Collected data:
○ ○ ○

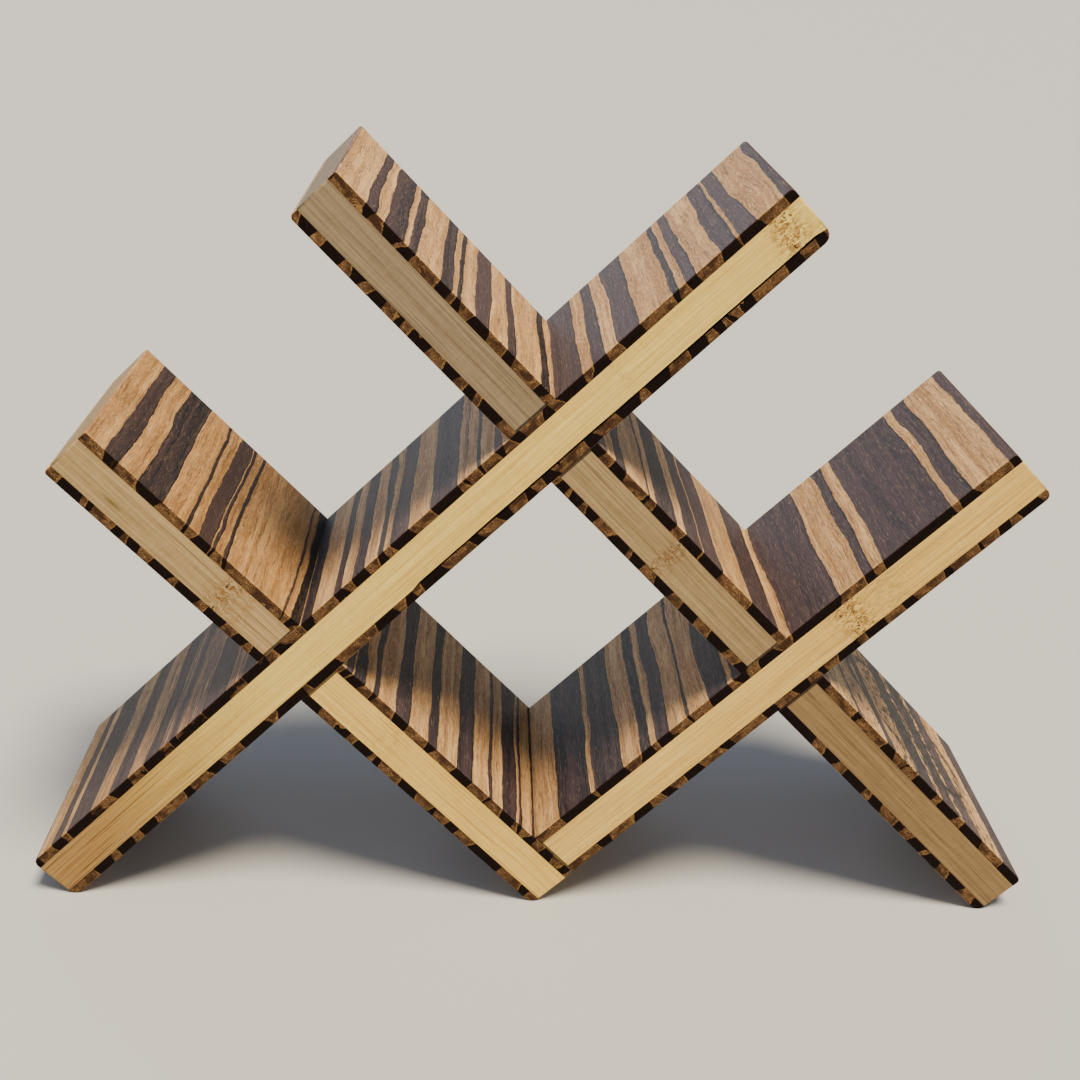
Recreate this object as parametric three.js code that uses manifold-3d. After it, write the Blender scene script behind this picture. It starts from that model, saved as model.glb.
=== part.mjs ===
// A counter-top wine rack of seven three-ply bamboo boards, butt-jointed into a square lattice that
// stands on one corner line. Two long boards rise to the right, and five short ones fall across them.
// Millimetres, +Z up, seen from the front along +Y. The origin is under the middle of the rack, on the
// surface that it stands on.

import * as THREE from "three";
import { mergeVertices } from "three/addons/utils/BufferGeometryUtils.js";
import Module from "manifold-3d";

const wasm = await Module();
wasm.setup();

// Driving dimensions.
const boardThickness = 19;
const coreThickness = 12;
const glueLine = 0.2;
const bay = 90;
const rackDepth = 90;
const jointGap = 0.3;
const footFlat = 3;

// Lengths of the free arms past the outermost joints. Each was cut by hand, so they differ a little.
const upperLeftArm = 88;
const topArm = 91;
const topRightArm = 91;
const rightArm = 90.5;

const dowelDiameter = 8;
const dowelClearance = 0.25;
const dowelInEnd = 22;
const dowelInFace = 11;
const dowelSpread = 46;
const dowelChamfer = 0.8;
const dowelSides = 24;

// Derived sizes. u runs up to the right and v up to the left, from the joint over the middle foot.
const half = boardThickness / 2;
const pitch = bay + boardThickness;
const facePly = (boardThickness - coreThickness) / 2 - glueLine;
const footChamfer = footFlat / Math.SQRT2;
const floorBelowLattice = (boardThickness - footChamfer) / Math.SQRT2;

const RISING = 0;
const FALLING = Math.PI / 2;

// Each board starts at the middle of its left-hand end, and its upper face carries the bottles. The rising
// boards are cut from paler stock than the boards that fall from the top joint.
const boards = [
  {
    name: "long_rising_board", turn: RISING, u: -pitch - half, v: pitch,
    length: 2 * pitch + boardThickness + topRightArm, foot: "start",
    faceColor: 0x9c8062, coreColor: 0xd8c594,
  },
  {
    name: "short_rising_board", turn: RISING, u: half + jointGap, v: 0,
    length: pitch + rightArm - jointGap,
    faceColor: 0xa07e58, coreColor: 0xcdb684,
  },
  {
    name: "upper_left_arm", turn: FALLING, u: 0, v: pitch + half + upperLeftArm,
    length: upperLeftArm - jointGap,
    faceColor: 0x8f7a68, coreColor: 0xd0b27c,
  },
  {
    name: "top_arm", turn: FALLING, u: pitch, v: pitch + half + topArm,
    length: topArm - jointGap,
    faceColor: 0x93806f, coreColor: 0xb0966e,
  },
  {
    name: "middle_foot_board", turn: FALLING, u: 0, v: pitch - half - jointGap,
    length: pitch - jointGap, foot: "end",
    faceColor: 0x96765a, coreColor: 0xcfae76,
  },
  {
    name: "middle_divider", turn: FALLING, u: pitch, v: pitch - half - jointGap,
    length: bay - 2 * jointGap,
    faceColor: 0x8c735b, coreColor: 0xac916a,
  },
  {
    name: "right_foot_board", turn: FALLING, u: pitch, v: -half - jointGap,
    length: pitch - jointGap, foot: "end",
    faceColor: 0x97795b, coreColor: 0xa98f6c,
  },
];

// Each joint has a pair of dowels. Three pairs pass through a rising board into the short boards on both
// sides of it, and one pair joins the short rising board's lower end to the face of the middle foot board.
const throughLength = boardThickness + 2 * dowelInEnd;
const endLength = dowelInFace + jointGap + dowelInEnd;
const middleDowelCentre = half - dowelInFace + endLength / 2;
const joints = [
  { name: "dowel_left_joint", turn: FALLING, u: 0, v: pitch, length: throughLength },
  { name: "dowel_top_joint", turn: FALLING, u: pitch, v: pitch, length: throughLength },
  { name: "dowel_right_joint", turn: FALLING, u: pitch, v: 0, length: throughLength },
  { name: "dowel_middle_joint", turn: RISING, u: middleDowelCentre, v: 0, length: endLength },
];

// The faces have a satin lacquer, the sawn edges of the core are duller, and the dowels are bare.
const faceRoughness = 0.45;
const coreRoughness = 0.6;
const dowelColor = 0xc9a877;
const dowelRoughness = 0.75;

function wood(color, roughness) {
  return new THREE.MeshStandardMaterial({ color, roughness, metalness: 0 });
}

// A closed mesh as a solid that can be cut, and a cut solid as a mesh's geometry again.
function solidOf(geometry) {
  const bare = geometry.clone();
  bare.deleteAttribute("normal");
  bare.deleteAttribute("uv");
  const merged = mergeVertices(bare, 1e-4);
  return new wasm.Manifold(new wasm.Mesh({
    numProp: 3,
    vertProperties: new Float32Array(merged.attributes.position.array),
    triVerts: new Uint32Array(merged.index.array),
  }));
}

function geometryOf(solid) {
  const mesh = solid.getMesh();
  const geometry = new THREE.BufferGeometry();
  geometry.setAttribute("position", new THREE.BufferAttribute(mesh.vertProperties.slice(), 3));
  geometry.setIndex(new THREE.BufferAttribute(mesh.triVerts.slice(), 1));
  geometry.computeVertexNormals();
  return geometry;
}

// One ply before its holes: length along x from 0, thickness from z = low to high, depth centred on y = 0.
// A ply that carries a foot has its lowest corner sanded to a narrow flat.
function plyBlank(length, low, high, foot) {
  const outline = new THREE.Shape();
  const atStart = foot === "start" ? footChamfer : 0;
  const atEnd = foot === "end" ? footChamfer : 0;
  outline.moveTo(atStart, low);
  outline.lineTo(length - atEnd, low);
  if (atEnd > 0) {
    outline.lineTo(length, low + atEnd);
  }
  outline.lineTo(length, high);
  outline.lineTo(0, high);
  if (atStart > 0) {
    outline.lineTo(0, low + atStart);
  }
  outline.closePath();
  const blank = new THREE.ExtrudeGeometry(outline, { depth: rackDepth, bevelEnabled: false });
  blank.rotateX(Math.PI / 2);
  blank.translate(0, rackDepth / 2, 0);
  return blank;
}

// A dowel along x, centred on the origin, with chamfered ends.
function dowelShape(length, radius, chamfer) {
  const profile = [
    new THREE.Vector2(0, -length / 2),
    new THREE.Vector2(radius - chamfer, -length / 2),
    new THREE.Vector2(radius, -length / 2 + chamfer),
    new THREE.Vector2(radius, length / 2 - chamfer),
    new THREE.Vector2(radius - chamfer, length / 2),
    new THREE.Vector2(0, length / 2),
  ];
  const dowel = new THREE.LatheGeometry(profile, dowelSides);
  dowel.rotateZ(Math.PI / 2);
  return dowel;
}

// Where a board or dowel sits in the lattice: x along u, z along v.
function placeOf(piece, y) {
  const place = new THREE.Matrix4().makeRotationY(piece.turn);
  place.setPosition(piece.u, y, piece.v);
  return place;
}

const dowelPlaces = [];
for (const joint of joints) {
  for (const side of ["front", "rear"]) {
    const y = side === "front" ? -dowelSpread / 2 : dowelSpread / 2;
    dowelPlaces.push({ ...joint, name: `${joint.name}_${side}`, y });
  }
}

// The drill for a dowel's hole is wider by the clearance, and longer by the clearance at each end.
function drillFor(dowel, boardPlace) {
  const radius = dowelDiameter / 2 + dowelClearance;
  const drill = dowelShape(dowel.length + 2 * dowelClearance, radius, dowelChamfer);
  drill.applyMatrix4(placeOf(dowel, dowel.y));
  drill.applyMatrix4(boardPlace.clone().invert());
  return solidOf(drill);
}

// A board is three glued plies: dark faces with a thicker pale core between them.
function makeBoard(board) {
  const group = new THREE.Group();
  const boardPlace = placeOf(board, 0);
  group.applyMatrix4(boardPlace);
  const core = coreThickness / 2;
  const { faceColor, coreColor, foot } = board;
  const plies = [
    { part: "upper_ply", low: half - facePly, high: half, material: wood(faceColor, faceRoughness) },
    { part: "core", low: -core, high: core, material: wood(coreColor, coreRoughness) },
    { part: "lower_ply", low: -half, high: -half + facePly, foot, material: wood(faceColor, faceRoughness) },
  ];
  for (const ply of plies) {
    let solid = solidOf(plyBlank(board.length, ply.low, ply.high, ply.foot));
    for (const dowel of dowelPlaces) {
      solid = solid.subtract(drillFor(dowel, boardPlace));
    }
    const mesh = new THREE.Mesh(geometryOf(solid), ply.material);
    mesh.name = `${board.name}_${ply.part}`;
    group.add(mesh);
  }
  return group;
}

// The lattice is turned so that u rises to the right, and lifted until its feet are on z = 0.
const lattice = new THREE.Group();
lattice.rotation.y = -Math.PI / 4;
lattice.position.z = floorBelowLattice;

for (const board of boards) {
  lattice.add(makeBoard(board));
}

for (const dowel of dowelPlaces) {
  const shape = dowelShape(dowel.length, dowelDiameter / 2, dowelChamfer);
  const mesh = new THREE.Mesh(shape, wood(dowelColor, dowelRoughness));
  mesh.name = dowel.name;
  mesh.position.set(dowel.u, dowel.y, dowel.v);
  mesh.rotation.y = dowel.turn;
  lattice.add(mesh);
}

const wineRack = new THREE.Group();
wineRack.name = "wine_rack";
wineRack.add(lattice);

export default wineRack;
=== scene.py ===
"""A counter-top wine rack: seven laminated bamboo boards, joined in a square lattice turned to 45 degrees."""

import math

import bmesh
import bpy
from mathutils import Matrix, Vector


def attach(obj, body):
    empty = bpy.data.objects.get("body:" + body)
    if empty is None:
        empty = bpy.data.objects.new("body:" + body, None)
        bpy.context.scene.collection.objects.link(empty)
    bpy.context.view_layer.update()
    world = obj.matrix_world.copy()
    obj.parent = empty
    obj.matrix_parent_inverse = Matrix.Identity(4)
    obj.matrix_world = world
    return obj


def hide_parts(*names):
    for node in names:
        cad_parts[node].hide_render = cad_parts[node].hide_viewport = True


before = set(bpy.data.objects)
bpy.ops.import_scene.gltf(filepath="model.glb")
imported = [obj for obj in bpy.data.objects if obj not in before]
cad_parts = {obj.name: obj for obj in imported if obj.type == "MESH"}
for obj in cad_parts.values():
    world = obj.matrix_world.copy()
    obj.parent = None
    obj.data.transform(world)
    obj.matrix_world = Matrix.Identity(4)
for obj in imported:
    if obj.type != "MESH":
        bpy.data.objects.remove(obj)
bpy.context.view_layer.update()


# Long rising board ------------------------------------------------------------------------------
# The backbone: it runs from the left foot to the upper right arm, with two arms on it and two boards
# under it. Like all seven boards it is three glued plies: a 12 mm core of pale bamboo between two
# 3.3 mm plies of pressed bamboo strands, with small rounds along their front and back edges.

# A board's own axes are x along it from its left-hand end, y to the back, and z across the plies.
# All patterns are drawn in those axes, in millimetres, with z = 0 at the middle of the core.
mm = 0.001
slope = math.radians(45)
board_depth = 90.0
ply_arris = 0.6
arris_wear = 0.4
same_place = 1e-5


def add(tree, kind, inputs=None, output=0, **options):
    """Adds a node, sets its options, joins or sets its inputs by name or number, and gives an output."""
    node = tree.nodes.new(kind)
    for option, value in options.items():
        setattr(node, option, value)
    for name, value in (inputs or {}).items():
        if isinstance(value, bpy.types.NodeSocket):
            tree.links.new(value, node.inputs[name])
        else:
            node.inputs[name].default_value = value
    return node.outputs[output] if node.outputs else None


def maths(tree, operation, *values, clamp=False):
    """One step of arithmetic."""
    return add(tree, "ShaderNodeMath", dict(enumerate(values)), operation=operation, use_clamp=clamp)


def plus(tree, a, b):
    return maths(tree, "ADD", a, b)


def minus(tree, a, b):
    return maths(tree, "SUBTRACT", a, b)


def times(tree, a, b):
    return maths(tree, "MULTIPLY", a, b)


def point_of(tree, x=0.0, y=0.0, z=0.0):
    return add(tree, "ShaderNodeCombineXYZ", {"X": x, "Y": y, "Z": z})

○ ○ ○

What to produce: From the line with "const wineRack = new THREE.Group();" through the line with "obj.parent = empty", set down every line exactly and nothing besides.

The reply:
const wineRack = new THREE.Group();
wineRack.name = "wine_rack";
wineRack.add(lattice);

export default wineRack;
=== scene.py ===
"""A counter-top wine rack: seven laminated bamboo boards, joined in a square lattice turned to 45 degrees."""

import math

import bmesh
import bpy
from mathutils import Matrix, Vector


def attach(obj, body):
    empty = bpy.data.objects.get("body:" + body)
    if empty is None:
        empty = bpy.data.objects.new("body:" + body, None)
        bpy.context.scene.collection.objects.link(empty)
    bpy.context.view_layer.update()
    world = obj.matrix_world.copy()
    obj.parent = empty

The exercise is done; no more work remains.